May 4, 2026
Proposed Bills Would Require Clawbacks for Bank Failures
Here’s something Mark Borges shared on his Proxy Disclosure Blog here on CompensationStandards.com on Friday:
[I]f you’re like me, you may not have noticed a pair of bills introduced in Congress in March that would empower the Federal Deposit Insurance Corporation to claw back certain compensation paid to executives and directors of financial corporations subject to the FDIC’s jurisdiction. Generally, the House bill, the “Failed Bank Executives Accountability and Consequences Act” (H.R. 7886) and the Senate bill, the “Failed Bank Executives Clawback Act of 2026” (S. 4050), would require the executives and directors of large banks (as well as certain other persons) to disgorge the compensation they received over a multi-year period (two years for the House and three years for the Senate) preceding their bank’s failure.
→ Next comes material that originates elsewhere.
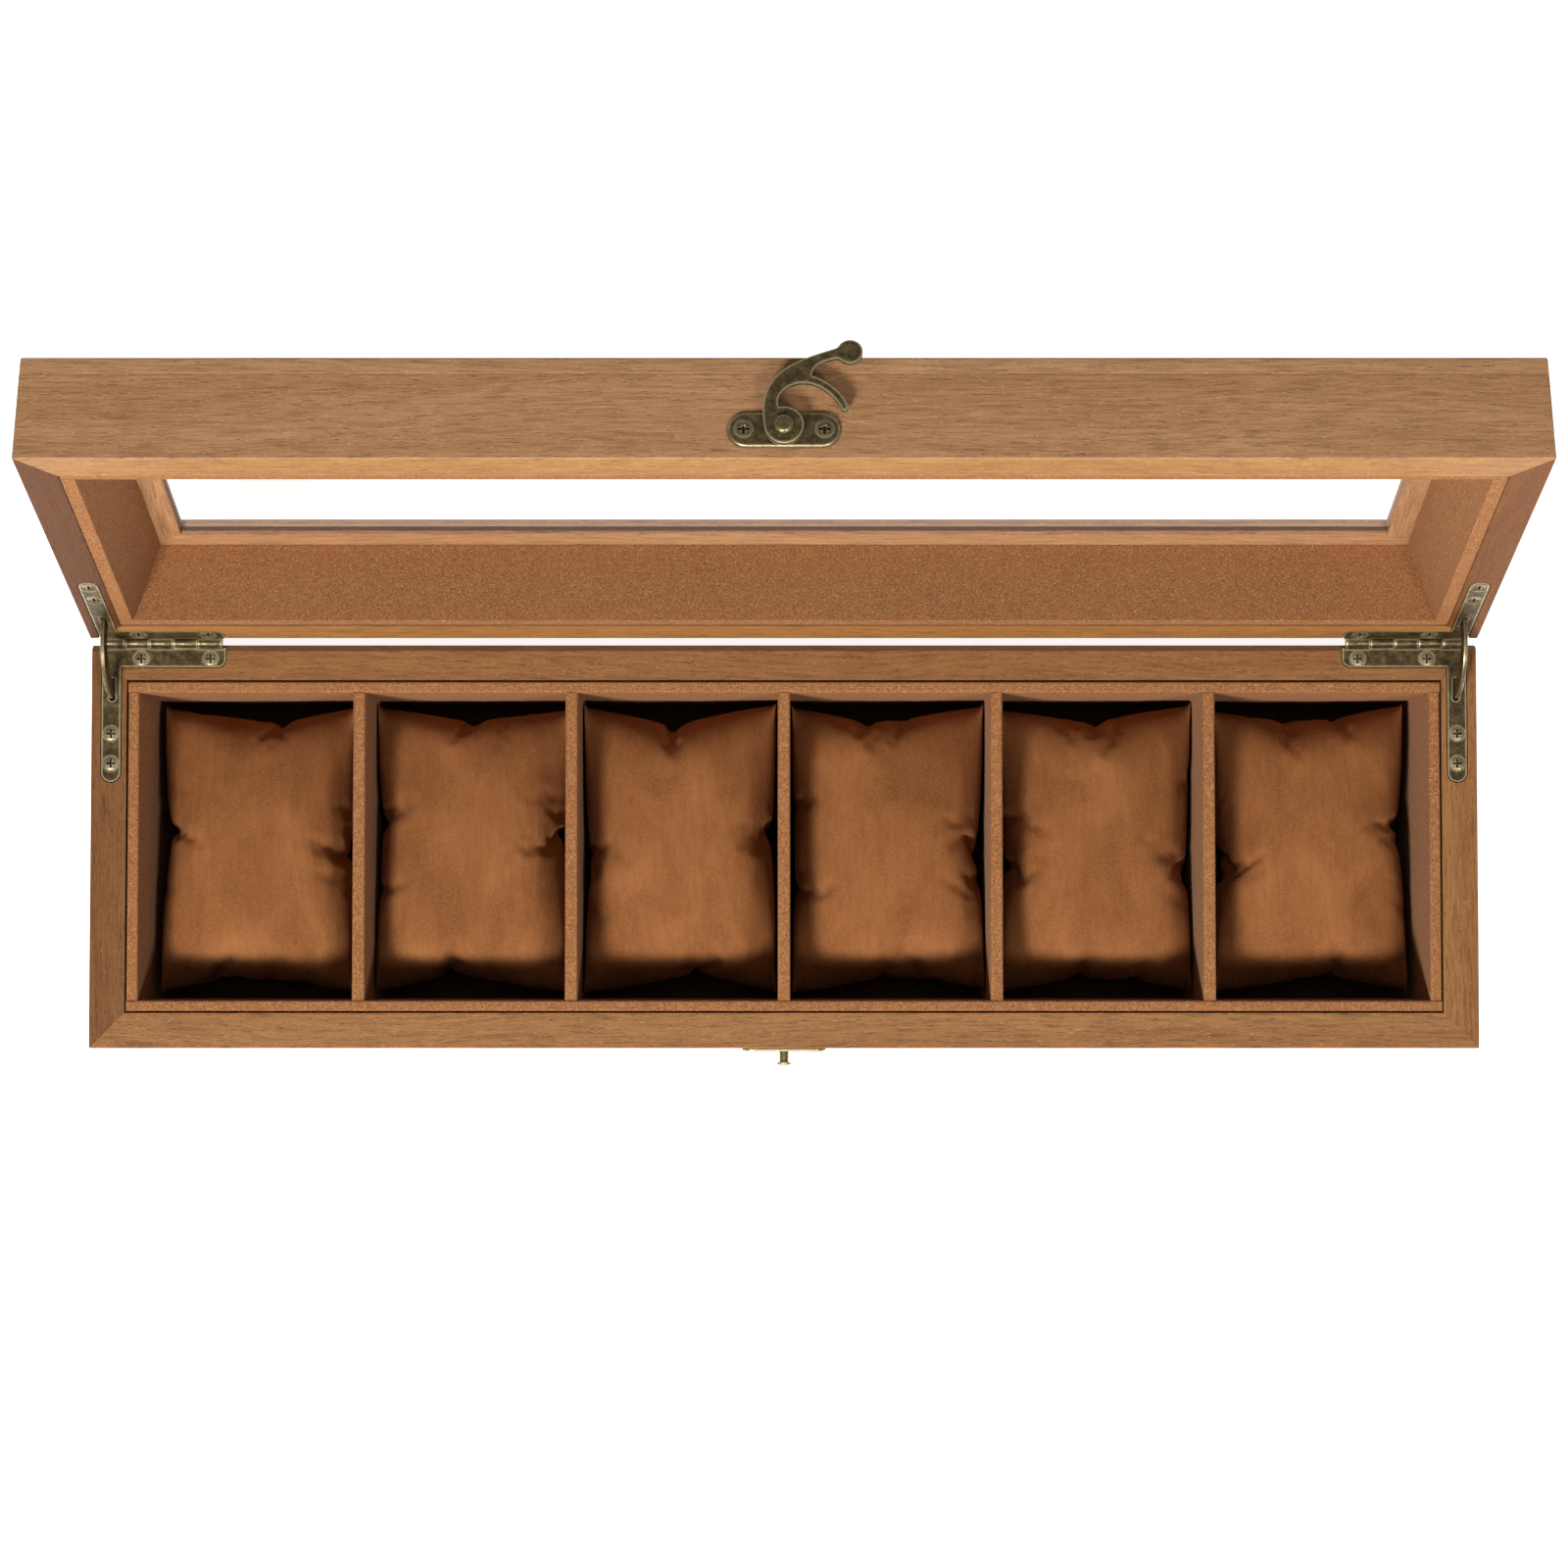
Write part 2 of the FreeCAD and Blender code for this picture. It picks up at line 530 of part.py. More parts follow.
# ---- lid ----
def make_lid():
    walls = centred_box(HALF_X, HALF_Y, LID_RIM, LID_CEILING)
    walls = walls.cut(centred_box(IN_X, IN_Y, LID_RIM - 1, LID_CEILING + 1))
    walls = walls.makeFillet(UPRIGHT_ROUND, outer_uprights(walls))
    rim = [e for e in walls.Edges if near(e.BoundBox.ZMax, LID_RIM) and on_outside(e)]
    walls = walls.makeChamfer(RIM_CHAMFER, rim)
    clasp_z = LID_RIM + CLASP_RISE
    clasp_screws = front_screws(CLASP_SCREW, clasp_z, CLASP_SCREW_HEAD_R)
    head_at = CLASP_THICK + BOSS_HEIGHT + HOOK_THICK + 2 * HOOK_PLAY
    rivet = headed_pin(RIVET_R, RIVET_HEAD_R, PIN_IN_WOOD, head_at, RIVET_HEAD, clasp_z)
    plate = stadium(CLASP_LENGTH, CLASP_WIDTH, CLASP_THICK, clasp_z)
    boss = cylinder(BOSS_R, (0, -HALF_Y - CLASP_THICK, clasp_z), (0, -1, 0), BOSS_HEIGHT)
    clasp_holes = [hole for solid, hole in clasp_screws]
    plate = cut_all(fused([plate, boss]), [rivet] + clasp_holes)
    cutters = [mirrored_to_lid(c) for c in hinge_cutters(LID_SIDE_SCREWS)]
    cutters = cutters + [mirrored_x(c) for c in cutters]
    cutters = cutters + [mirrored_to_lid(back_chamfer()), rivet] + clasp_holes
    walls = cut_all(walls, cutters)
    for side, wall in mitred(walls, WALL, WALL).items():
        export("lid_" + side + "_wall", opened(wall))

    half_x = HALF_X - RAIL_WIDTH_SIDE
    half_y = HALF_Y - RAIL_WIDTH_FRONT
    rails = centred_box(HALF_X, HALF_Y, LID_CEILING, LID_TOP)
    rails = rails.makeFillet(UPRIGHT_ROUND, outer_uprights(rails))
    rails = rails.makeFillet(LID_TOP_ROUND, [e for e in rails.Edges if near(e.BoundBox.ZMin, LID_TOP)])
    rails = rails.makeChamfer(SEAM_CHAMFER, [e for e in rails.Edges if near(e.BoundBox.ZMax, LID_CEILING)])
    window = centred_box(half_x, half_y, LID_CEILING - 1, LID_TOP + 1)
    rails = rails.cut(window)
    sight = [e for e in rails.Edges if near(e.BoundBox.ZMin, LID_TOP) and not on_outside(e, half_x + 2)]
    rails = rails.makeChamfer(SIGHT_CHAMFER, sight)
    groove = centred_box(half_x + GLASS_REBATE, half_y + GLASS_REBATE, GLASS_BOTTOM - GLASS_PLAY / 2,
                         GLASS_BOTTOM + GLASS + GLASS_PLAY / 2)
    rails = rails.cut(groove)
    for side, rail in mitred(rails, RAIL_WIDTH_SIDE, RAIL_WIDTH_FRONT).items():
        export("lid_" + side + "_rail", opened(rail))
    reach = GLASS_REBATE - GLASS_EDGE_PLAY
    glass = centred_box(half_x + reach, half_y + reach, GLASS_BOTTOM, GLASS_BOTTOM + GLASS)
    export("lid_glass", opened(glass))
    export("clasp_plate", opened(plate))
    export("clasp_rivet", opened(rivet))
    export("clasp_screws", [opened(solid) for solid, hole in clasp_screws])
    export("clasp_hook", opened(clasp_hook(clasp_z)))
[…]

Citing the failure of Silicon Valley Bank as an example, the measures would hold these individuals financially responsible for some of the costs those failures impose on the rest of the banking system and the U.S. economy.
The applicability of this clawback is limited, and Mark notes that, like many bills introduced, the measures’ prospects are unclear. But clawback requirements remain top of mind for some in Congress (on both sides of the aisle), and even when proposals don’t get any short-term traction, some keep coming back up again and again.